Overall, how do you think 2017 was for you and your career? What is one big goal you have for 2018?
2017 was the beginning of it all where I did nothing but work so that I would have heaps of content to release in 2018. A big goal for 2018 will be to have successful and timely releases for all of the things I’ve been working on surrounding “My First Great Movie,” but more importantly to continue to work and create after the releases.
Growing up, did you ever think that this would be the kind of life that you would?
I never imagined it any other way.
I have to ask what were some of your first musical memories with your uncle? Were you always able to appreciate his music and the kind of songwriter he was?
When I was younger, I thought pop punk was the pinnacle of music genius, so anything that lied outside of that I kind of took for granted. But obviously, as you grow so does your taste. I’ve always loved “Free Fallin’,” though.
How big of an influence was he on your career?
Having had Tom in my life, I feel compelled to avoid any type of bullshit or phoniness in my work and those with whom I choose to work.
I am curious to know how your past experience with film music has changed the kind of musician that you are today?
I think the biggest influence comes from my thesis paper I wrote as a senior at NYU where I explored how music is really the primary element that affects viewers on a personal and emotional level when watching film. So for my EP, “My First Great Movie,” I wanted to create that same type of music, but one that can exist without an image. In general, though, I think my interest in film music has really compelled me to create and embody a world in each of the songs I write and record, just as film does.
Let’s talk about your debut single, “Poof.” What was the inspiration for this track? How do you think it prepares listeners for more music from you?
It’s kind of a fucked up track to start with because it’s jarring and off-putting and not necessarily the music that I usually make. However, I did start with it because it’s a really strong introduction to anyone: where the listener hears you for the first time and you’re telling them you’re coming to get them. It’s the first track off my EP that follows a girl falling in and out of love and so the story starts before she totally loses herself, where she’s this femme fatale character in complete control of her surroundings and destiny. That’s what “Poof” is.
When do you hope to release more music and an EP or full-length album of new songs?
I’m released my second single, “Too Deep,” on April 13th. The accompanying EP will be released early June. After that, I’ll probably just release an eclectic collection of singles over the course of a year or so.
Do you have any upcoming live shows you would like to tell our readers about?
No upcoming shows, yet! I’m still in the process of putting a band together and such.
Where do you find that you sing the most these days, in the shower, in the car, in the studio or elsewhere?

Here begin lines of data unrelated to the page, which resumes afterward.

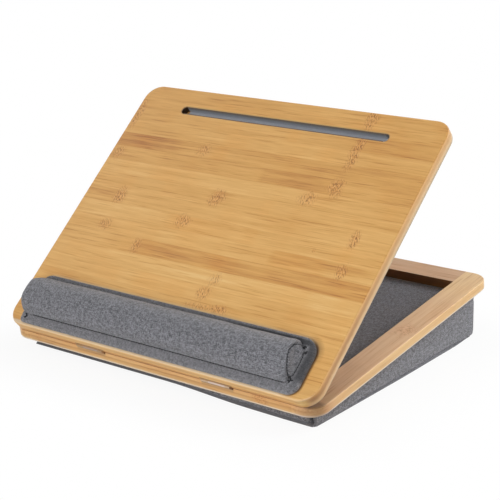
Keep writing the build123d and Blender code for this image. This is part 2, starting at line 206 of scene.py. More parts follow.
class Finish(Nodes):
    """A material made of nodes round one shader."""

    def __init__(self, name, **shader):
        self.material = bpy.data.materials.new(name)
        self.material.use_nodes = True
        super().__init__(self.material.node_tree)
        self.shader = self.tree.nodes["Principled BSDF"]
        for key, value in shader.items():
            self.surface(key.replace("_", " "), value)

    def surface(self, key, value):
        self.put(self.shader.inputs[key], value)

    def made(self, colour, height, depth, strength=0.5):
        """The material, with this colour, and with bumps that deep after a height."""
        self.surface("Base Color", colour)
        self.surface("Normal", self.add("Bump", strength, depth * MM, None, height))
        return self.material

    def spot(self):
        """Coordinates in metres, where the piece is at rest."""
        return self.add("TexCoord", out=3)

    def spot_in(self, place):
        """Coordinates in a piece's own plane, in millimetres."""
        back = place.inverted()
        move, turn = back.to_translation() / MM, tuple(back.to_euler())
        return self.split(self.add("Mapping", self.spot(), move, turn, grey(1 / MM)))

    def facing(self, place):
        """The surface's own direction in a piece's plane, without its bumps."""
        normal = self.add("NewGeometry", out=1)
        turn = tuple(place.inverted().to_euler())
        return self.split(self.add("Mapping", normal, None, turn, vector_type="VECTOR"))


def rgb(red, green, blue):
    """A colour as it shows on the screen, from 0 to 255, as the shader's value."""
    shares = [c / 255 for c in (red, green, blue)]
    return tuple(s / 12.92 if s <= 0.04045 else ((s + 0.055) / 1.055) ** 2.4 for s in shares)


def grey(value):
    return (value,) * 3


def darker(colour, share):
    return tuple(c * share for c in colour)


def shades(*stops, lift=(1, 1, 1)):
    """Ramp stops from (place, red, green, blue) on the screen, times a lift."""
    return [(place, tuple(c * up for c, up in zip(rgb(*colour), lift))) for place, *colour in stops]


def tints(*stops):
    """Ramp stops from (place, red, green, blue) as shares that a colour is multiplied by."""
    return [(place, tuple(shares)) for place, *shares in stops]


HONEY = shades(
    (0.0, 174, 112, 54), (0.3, 206, 148, 78), (0.5, 221, 167, 93),
    (0.72, 234, 184, 111), (1.0, 246, 208, 142),
)
STRAW = shades(
    (0.0, 178, 126, 74), (0.3, 208, 163, 107), (0.5, 222, 181, 125),
    (0.72, 231, 194, 138), (1.0, 242, 212, 162),
)
KNOT_BROWN = rgb(156, 100, 50)
KNOT_HALO = rgb(214, 144, 74)
WARM = (1.0, 0.86, 0.66)
STRIP = 21


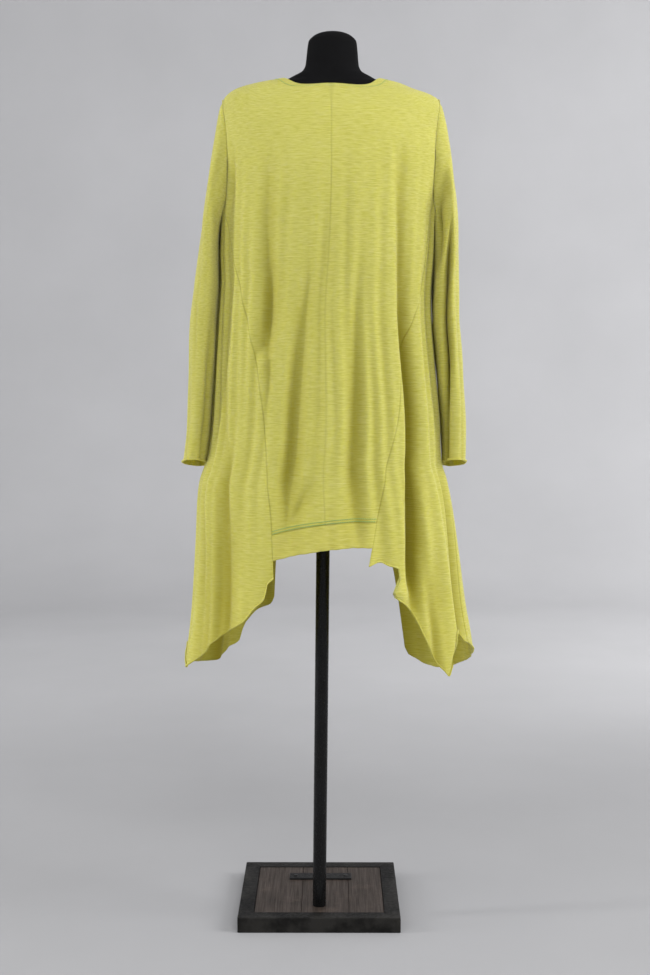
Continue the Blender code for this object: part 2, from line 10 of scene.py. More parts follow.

I’m HUGE on singing in the car, that’s where I think of most of my lyrics, too.
We are living through a very trying and politically charged time right now so I am curious how you think being a musician gives you the most joy in life today? How do you think that music is going to reflect these challenging times?
There’s so much to write about right now, although I can’t imagine I’d ever write something super politically charged on purpose. I’m at least grateful, though, to be in a field and live in an environment where I can express myself when I need to. I think under the Trump-regime, artists are going to push the line of what can and can’t be said or done because there’s so much working to censor them.
Who are some of your favorite artists or rather, what musicians have continued to inspire you and your music? What musicians would you absolutely still love to work with in the future?
I’ve always been a die-hard Bon Iver fan (or anything Justin Vernon); his lyrics, melodies, instrumentations are pretty much as good as it gets to me. But I’m also super inspired by primarily contemporary artists like James Blake, St Vincent, Portishead, Nicki Minaj, FKA Twigs, Feist, Massive Attack, Erykah Badu. I’d love to work with a rapper like Young Thug or YG.
At the end of the day, what do you hope your fans take away from your music?
If people feel enlightened or moved in anyway, I’ve done my job.